▶ Problem requirements: Write every record out again exactly as given.

Stored records:
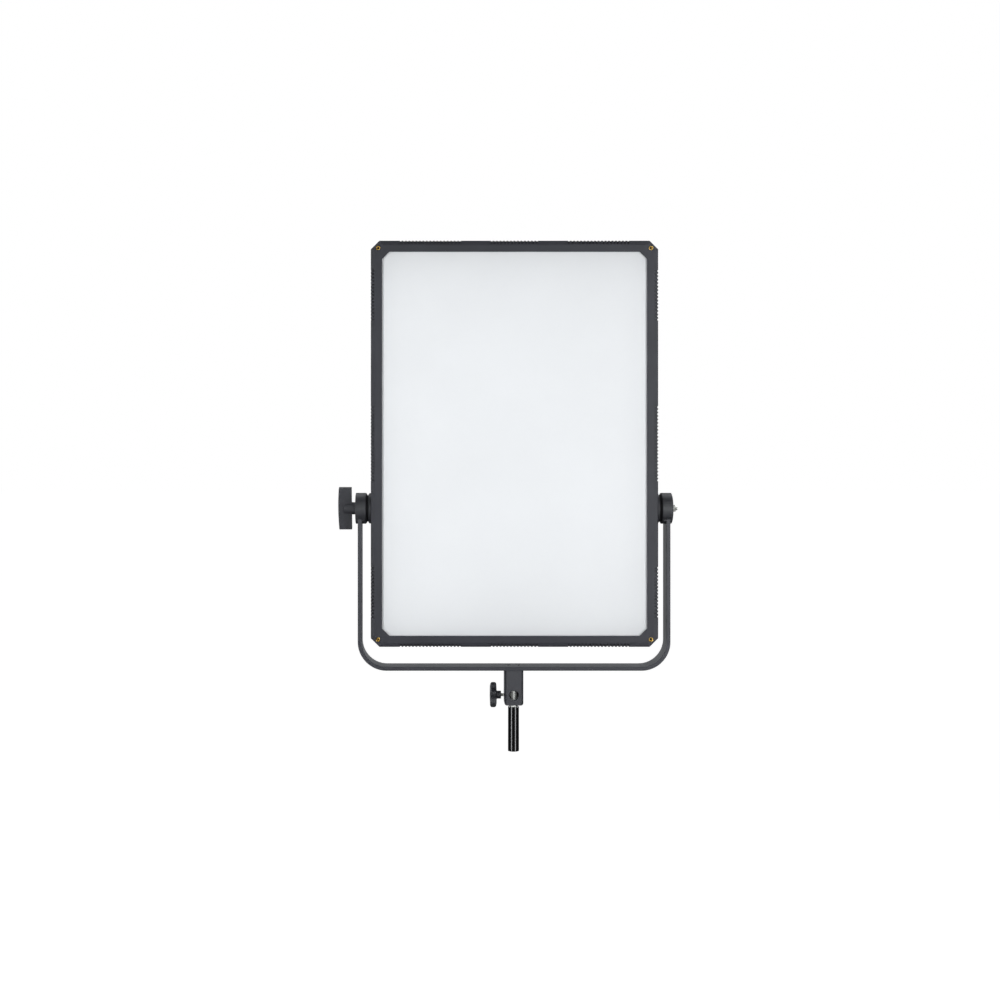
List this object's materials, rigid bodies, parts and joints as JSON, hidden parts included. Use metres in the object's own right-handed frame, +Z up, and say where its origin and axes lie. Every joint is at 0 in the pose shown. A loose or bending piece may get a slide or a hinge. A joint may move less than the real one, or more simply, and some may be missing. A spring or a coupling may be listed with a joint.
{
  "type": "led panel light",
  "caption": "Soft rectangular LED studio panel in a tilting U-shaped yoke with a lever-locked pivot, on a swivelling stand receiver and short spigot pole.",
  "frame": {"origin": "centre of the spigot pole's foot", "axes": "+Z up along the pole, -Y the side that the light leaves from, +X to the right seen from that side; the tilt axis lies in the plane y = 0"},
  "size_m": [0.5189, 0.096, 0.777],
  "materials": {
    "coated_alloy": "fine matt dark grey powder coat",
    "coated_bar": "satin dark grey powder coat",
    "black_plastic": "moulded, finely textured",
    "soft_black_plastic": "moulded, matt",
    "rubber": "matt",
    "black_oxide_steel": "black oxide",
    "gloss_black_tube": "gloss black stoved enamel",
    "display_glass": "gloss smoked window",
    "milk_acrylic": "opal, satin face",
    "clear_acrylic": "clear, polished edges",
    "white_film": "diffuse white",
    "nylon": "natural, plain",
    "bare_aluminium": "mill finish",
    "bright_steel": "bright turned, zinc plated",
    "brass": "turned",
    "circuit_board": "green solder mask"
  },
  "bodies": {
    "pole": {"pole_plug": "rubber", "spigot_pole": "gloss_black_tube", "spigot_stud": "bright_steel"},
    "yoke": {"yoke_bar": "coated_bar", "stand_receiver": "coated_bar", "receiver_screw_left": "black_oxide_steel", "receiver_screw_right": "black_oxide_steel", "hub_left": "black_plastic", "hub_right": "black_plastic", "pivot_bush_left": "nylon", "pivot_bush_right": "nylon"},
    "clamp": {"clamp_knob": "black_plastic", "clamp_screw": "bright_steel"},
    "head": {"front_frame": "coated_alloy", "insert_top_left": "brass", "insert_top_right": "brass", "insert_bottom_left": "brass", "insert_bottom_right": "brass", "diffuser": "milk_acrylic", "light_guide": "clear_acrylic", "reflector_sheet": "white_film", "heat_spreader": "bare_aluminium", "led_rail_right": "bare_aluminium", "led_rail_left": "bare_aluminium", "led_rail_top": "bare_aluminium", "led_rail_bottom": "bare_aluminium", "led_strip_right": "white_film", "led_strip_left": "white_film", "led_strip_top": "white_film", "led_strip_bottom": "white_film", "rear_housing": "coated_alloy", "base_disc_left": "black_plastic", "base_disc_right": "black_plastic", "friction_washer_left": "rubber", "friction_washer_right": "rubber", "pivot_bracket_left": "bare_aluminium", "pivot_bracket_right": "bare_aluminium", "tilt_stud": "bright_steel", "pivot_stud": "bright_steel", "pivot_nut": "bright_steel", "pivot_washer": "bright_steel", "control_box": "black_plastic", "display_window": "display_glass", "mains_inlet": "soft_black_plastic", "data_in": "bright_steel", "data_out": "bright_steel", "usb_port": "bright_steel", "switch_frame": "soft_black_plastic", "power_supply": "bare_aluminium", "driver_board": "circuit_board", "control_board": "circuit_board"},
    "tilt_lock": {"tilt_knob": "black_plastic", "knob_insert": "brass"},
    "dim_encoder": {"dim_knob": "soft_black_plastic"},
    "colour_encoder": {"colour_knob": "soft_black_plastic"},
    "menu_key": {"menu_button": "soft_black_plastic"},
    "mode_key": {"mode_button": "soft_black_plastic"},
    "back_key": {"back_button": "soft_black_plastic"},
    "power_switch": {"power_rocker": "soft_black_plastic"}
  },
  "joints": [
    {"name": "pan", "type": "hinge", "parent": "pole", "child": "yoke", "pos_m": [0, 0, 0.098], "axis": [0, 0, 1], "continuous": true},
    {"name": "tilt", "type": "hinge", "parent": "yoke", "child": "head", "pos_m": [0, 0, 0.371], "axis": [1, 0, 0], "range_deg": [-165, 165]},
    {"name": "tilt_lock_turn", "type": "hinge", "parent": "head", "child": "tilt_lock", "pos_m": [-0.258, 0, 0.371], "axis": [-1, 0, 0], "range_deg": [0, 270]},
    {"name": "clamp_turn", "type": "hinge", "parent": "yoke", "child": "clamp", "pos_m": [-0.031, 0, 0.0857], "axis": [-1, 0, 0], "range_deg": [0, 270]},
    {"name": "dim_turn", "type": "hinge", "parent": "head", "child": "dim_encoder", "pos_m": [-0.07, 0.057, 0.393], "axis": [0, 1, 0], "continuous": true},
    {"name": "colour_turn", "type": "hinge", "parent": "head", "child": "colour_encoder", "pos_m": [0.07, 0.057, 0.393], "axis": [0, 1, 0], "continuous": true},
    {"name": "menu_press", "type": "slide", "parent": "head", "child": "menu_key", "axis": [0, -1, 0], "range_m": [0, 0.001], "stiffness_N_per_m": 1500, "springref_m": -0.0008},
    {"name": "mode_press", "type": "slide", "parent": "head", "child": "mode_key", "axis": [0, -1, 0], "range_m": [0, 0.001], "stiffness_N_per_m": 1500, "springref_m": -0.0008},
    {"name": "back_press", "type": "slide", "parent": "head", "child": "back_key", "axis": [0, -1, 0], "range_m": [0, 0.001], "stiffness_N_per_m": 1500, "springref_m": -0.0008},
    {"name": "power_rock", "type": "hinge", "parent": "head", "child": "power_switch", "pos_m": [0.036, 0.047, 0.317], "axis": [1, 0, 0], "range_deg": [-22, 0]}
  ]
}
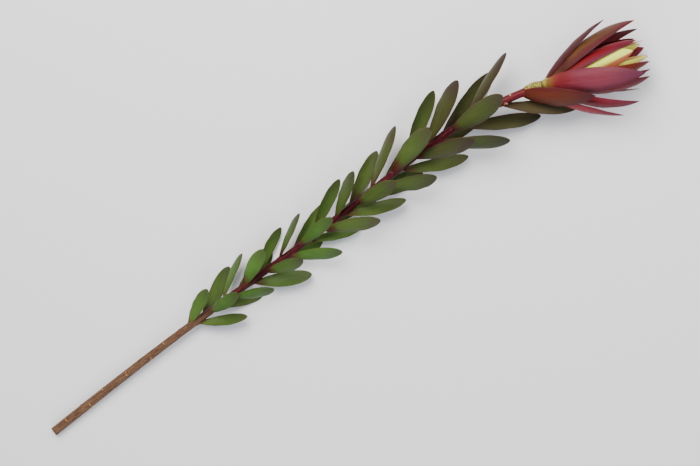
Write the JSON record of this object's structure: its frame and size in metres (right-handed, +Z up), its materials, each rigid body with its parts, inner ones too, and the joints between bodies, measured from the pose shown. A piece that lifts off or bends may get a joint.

▶ Reply to the task:
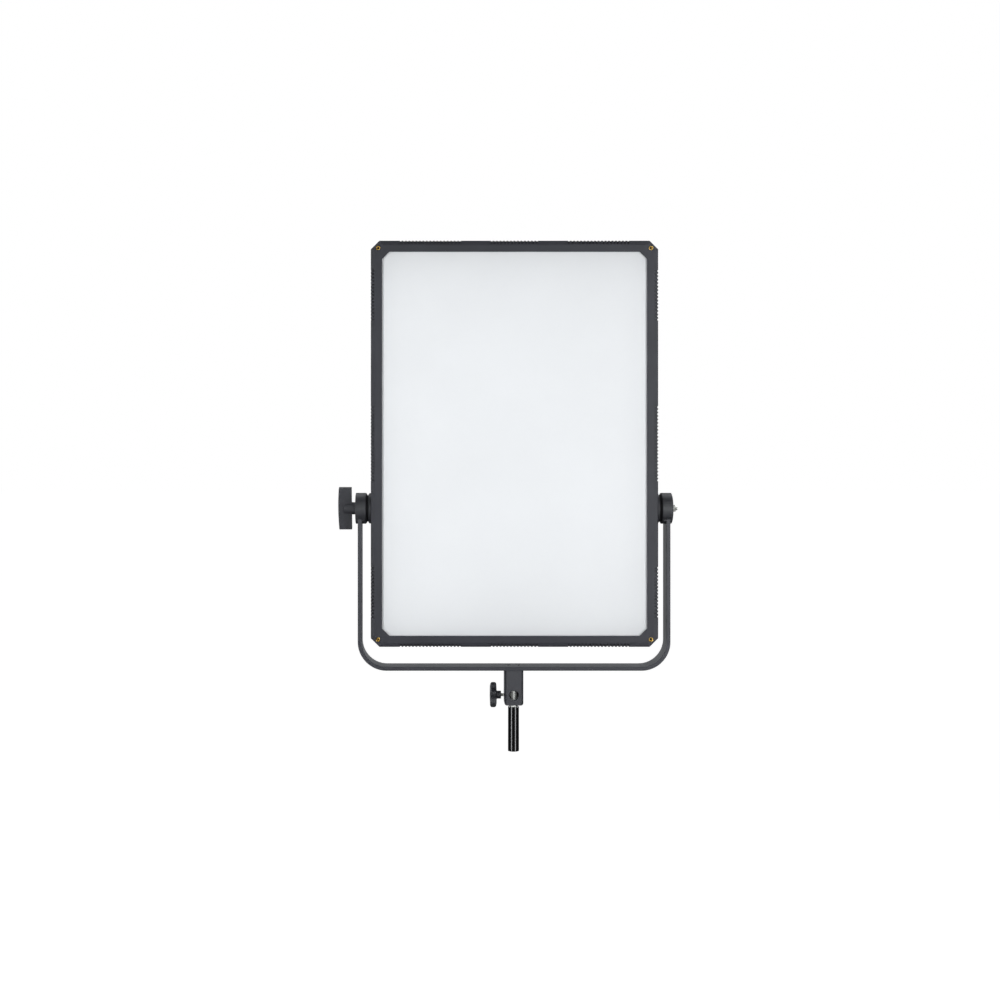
List this object's materials, rigid bodies, parts and joints as JSON, hidden parts included. Use metres in the object's own right-handed frame, +Z up, and say where its origin and axes lie. Every joint is at 0 in the pose shown. A loose or bending piece may get a slide or a hinge. A joint may move less than the real one, or more simply, and some may be missing. A spring or a coupling may be listed with a joint.
{
  "type": "led panel light",
  "caption": "Soft rectangular LED studio panel in a tilting U-shaped yoke with a lever-locked pivot, on a swivelling stand receiver and short spigot pole.",
  "frame": {"origin": "centre of the spigot pole's foot", "axes": "+Z up along the pole, -Y the side that the light leaves from, +X to the right seen from that side; the tilt axis lies in the plane y = 0"},
  "size_m": [0.5189, 0.096, 0.777],
  "materials": {
    "coated_alloy": "fine matt dark grey powder coat",
    "coated_bar": "satin dark grey powder coat",
    "black_plastic": "moulded, finely textured",
    "soft_black_plastic": "moulded, matt",
    "rubber": "matt",
    "black_oxide_steel": "black oxide",
    "gloss_black_tube": "gloss black stoved enamel",
    "display_glass": "gloss smoked window",
    "milk_acrylic": "opal, satin face",
    "clear_acrylic": "clear, polished edges",
    "white_film": "diffuse white",
    "nylon": "natural, plain",
    "bare_aluminium": "mill finish",
    "bright_steel": "bright turned, zinc plated",
    "brass": "turned",
    "circuit_board": "green solder mask"
  },
  "bodies": {
    "pole": {"pole_plug": "rubber", "spigot_pole": "gloss_black_tube", "spigot_stud": "bright_steel"},
    "yoke": {"yoke_bar": "coated_bar", "stand_receiver": "coated_bar", "receiver_screw_left": "black_oxide_steel", "receiver_screw_right": "black_oxide_steel", "hub_left": "black_plastic", "hub_right": "black_plastic", "pivot_bush_left": "nylon", "pivot_bush_right": "nylon"},
    "clamp": {"clamp_knob": "black_plastic", "clamp_screw": "bright_steel"},
    "head": {"front_frame": "coated_alloy", "insert_top_left": "brass", "insert_top_right": "brass", "insert_bottom_left": "brass", "insert_bottom_right": "brass", "diffuser": "milk_acrylic", "light_guide": "clear_acrylic", "reflector_sheet": "white_film", "heat_spreader": "bare_aluminium", "led_rail_right": "bare_aluminium", "led_rail_left": "bare_aluminium", "led_rail_top": "bare_aluminium", "led_rail_bottom": "bare_aluminium", "led_strip_right": "white_film", "led_strip_left": "white_film", "led_strip_top": "white_film", "led_strip_bottom": "white_film", "rear_housing": "coated_alloy", "base_disc_left": "black_plastic", "base_disc_right": "black_plastic", "friction_washer_left": "rubber", "friction_washer_right": "rubber", "pivot_bracket_left": "bare_aluminium", "pivot_bracket_right": "bare_aluminium", "tilt_stud": "bright_steel", "pivot_stud": "bright_steel", "pivot_nut": "bright_steel", "pivot_washer": "bright_steel", "control_box": "black_plastic", "display_window": "display_glass", "mains_inlet": "soft_black_plastic", "data_in": "bright_steel", "data_out": "bright_steel", "usb_port": "bright_steel", "switch_frame": "soft_black_plastic", "power_supply": "bare_aluminium", "driver_board": "circuit_board", "control_board": "circuit_board"},
    "tilt_lock": {"tilt_knob": "black_plastic", "knob_insert": "brass"},
    "dim_encoder": {"dim_knob": "soft_black_plastic"},
    "colour_encoder": {"colour_knob": "soft_black_plastic"},
    "menu_key": {"menu_button": "soft_black_plastic"},
    "mode_key": {"mode_button": "soft_black_plastic"},
    "back_key": {"back_button": "soft_black_plastic"},
    "power_switch": {"power_rocker": "soft_black_plastic"}
  },
  "joints": [
    {"name": "pan", "type": "hinge", "parent": "pole", "child": "yoke", "pos_m": [0, 0, 0.098], "axis": [0, 0, 1], "continuous": true},
    {"name": "tilt", "type": "hinge", "parent": "yoke", "child": "head", "pos_m": [0, 0, 0.371], "axis": [1, 0, 0], "range_deg": [-165, 165]},
    {"name": "tilt_lock_turn", "type": "hinge", "parent": "head", "child": "tilt_lock", "pos_m": [-0.258, 0, 0.371], "axis": [-1, 0, 0], "range_deg": [0, 270]},
    {"name": "clamp_turn", "type": "hinge", "parent": "yoke", "child": "clamp", "pos_m": [-0.031, 0, 0.0857], "axis": [-1, 0, 0], "range_deg": [0, 270]},
    {"name": "dim_turn", "type": "hinge", "parent": "head", "child": "dim_encoder", "pos_m": [-0.07, 0.057, 0.393], "axis": [0, 1, 0], "continuous": true},
    {"name": "colour_turn", "type": "hinge", "parent": "head", "child": "colour_encoder", "pos_m": [0.07, 0.057, 0.393], "axis": [0, 1, 0], "continuous": true},
    {"name": "menu_press", "type": "slide", "parent": "head", "child": "menu_key", "axis": [0, -1, 0], "range_m": [0, 0.001], "stiffness_N_per_m": 1500, "springref_m": -0.0008},
    {"name": "mode_press", "type": "slide", "parent": "head", "child": "mode_key", "axis": [0, -1, 0], "range_m": [0, 0.001], "stiffness_N_per_m": 1500, "springref_m": -0.0008},
    {"name": "back_press", "type": "slide", "parent": "head", "child": "back_key", "axis": [0, -1, 0], "range_m": [0, 0.001], "stiffness_N_per_m": 1500, "springref_m": -0.0008},
    {"name": "power_rock", "type": "hinge", "parent": "head", "child": "power_switch", "pos_m": [0.036, 0.047, 0.317], "axis": [1, 0, 0], "range_deg": [-22, 0]}
  ]
}
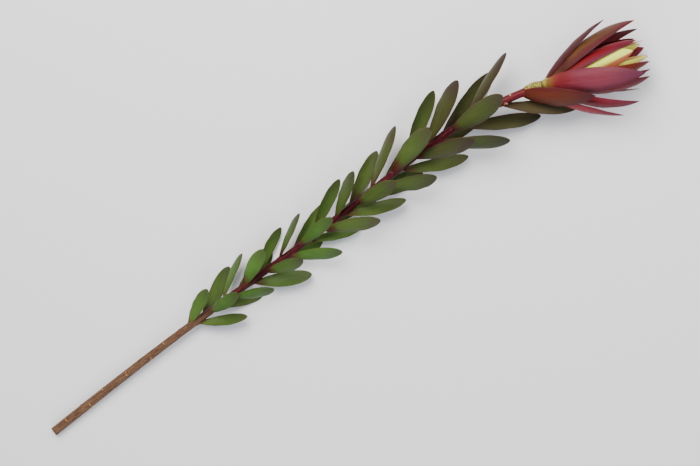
Write the JSON record of this object's structure: its frame and size in metres (right-handed, +Z up), its materials, each rigid body with its parts, inner ones too, and the joints between bodies, measured from the pose shown. A piece that lifts off or bends may get a joint.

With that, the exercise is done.